◆ What needs to be done: Write out, word for word, the first line of the data below and every line after it through the one containing "from FreeCAD import Vector".

[START Data excerpt]

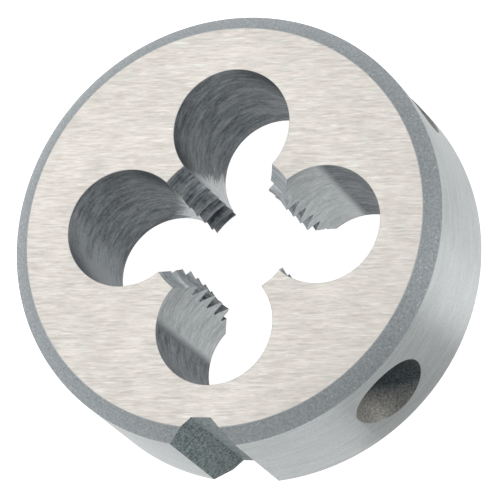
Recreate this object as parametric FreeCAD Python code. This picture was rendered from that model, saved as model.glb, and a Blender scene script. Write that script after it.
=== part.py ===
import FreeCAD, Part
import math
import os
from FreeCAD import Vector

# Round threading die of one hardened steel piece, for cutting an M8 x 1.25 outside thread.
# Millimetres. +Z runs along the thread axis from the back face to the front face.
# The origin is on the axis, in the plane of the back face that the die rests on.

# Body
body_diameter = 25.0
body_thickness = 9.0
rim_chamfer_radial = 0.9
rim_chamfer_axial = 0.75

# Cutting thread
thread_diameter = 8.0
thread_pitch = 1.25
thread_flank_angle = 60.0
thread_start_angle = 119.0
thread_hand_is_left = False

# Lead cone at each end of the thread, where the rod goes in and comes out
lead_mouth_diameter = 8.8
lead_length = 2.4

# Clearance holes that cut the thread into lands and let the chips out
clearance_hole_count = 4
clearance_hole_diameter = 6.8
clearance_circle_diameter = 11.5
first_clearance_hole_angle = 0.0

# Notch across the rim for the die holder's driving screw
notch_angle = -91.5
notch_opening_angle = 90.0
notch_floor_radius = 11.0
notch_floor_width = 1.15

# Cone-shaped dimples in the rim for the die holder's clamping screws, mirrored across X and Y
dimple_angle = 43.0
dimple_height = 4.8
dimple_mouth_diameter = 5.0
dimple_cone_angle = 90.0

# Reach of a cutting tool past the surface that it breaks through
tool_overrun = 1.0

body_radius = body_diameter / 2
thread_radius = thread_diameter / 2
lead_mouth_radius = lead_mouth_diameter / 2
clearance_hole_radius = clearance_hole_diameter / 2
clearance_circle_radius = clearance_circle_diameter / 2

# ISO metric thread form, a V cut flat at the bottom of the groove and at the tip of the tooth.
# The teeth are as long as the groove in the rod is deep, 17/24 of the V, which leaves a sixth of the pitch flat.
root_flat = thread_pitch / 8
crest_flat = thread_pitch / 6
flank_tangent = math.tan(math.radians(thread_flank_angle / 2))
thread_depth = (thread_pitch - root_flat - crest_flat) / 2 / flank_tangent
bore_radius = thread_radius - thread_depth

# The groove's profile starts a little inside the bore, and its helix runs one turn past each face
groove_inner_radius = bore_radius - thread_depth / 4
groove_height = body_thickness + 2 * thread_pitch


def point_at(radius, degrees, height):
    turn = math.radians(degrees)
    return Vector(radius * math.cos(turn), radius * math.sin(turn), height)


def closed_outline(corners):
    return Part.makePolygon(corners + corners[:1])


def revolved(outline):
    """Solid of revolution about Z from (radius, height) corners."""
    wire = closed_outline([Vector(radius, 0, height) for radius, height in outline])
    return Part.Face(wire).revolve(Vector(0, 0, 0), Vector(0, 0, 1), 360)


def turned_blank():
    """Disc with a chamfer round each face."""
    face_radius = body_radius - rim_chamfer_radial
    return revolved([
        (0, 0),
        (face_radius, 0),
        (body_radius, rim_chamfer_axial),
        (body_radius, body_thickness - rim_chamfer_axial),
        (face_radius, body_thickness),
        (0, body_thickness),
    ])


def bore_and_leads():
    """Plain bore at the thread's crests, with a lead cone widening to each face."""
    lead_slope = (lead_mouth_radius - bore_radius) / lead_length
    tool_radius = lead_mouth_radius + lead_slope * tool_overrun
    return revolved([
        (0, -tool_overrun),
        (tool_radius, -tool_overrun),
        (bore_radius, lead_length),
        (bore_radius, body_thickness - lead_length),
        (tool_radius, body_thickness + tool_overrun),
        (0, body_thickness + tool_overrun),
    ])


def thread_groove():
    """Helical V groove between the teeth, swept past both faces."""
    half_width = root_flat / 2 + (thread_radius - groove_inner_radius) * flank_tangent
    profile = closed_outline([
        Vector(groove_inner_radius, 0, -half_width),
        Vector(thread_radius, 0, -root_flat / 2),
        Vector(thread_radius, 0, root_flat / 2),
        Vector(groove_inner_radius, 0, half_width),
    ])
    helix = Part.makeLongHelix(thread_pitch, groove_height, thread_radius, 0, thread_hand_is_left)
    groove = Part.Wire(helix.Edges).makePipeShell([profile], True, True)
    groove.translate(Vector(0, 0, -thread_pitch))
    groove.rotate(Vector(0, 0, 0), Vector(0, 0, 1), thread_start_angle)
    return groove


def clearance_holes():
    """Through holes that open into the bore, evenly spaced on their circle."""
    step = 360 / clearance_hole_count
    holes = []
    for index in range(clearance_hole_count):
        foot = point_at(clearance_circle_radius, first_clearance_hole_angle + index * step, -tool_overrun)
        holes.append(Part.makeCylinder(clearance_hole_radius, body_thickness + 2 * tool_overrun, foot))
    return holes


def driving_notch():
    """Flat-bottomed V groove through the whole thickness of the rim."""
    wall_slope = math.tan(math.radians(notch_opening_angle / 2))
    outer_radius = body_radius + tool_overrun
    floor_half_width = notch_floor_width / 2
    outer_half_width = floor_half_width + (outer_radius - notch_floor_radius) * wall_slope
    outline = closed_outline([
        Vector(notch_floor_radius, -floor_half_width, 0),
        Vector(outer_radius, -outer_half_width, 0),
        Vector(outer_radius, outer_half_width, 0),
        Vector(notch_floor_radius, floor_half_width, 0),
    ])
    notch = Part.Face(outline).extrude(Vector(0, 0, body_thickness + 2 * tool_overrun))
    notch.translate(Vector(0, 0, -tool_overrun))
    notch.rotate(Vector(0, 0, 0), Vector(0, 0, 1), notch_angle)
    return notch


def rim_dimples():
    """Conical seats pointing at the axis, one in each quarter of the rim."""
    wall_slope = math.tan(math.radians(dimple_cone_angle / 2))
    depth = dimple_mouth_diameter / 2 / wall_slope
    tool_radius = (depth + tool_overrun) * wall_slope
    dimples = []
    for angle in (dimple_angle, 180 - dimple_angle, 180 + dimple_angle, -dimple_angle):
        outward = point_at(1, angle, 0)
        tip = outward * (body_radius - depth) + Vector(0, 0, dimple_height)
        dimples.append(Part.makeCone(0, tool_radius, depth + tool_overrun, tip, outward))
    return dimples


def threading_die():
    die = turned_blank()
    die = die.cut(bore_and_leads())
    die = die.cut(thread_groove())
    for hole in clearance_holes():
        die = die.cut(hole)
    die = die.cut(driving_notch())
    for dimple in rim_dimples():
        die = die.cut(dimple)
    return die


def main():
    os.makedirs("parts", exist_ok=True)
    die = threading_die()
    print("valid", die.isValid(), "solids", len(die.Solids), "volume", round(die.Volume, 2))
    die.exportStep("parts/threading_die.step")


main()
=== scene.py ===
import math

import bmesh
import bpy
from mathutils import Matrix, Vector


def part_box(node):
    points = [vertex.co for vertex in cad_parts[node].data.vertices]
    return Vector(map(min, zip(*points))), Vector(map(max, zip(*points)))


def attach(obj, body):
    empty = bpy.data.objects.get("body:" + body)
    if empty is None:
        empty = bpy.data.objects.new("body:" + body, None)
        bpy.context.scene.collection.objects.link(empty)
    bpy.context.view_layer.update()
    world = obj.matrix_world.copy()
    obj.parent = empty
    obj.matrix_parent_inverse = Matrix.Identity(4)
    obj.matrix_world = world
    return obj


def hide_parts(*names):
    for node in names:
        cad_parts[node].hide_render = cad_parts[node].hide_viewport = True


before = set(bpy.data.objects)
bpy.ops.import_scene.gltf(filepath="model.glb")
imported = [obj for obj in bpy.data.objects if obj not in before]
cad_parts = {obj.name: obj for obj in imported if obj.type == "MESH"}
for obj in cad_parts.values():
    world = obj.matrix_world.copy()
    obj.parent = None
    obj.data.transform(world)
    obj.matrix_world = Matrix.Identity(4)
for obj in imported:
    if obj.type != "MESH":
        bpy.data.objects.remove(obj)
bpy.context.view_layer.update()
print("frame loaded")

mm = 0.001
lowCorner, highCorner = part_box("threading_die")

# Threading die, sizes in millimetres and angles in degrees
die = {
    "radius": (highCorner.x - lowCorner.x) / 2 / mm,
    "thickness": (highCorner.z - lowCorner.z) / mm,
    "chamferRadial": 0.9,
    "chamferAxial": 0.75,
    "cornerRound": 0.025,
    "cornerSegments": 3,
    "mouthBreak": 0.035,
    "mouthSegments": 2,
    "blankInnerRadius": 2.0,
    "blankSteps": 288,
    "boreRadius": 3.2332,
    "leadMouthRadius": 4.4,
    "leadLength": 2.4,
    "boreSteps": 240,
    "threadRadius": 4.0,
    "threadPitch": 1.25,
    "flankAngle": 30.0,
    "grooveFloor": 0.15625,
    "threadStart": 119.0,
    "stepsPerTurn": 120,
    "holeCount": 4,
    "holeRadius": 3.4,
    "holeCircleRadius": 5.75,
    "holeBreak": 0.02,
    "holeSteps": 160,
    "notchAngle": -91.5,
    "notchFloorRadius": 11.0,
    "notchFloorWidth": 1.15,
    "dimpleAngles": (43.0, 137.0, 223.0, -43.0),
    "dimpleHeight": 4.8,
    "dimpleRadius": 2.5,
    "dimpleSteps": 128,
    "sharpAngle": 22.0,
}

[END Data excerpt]

◆ Solution for this task:
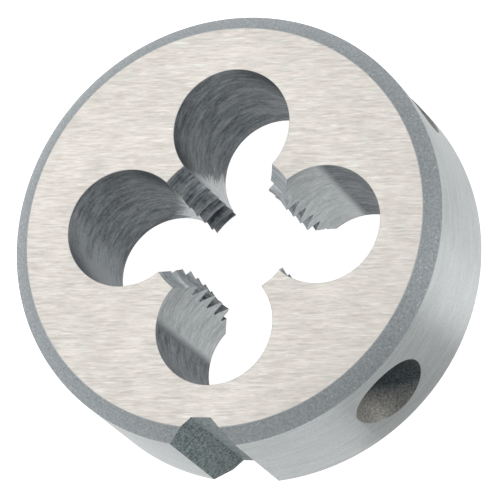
Recreate this object as parametric FreeCAD Python code. This picture was rendered from that model, saved as model.glb, and a Blender scene script. Write that script after it.
=== part.py ===
import FreeCAD, Part
import math
import os
from FreeCAD import Vector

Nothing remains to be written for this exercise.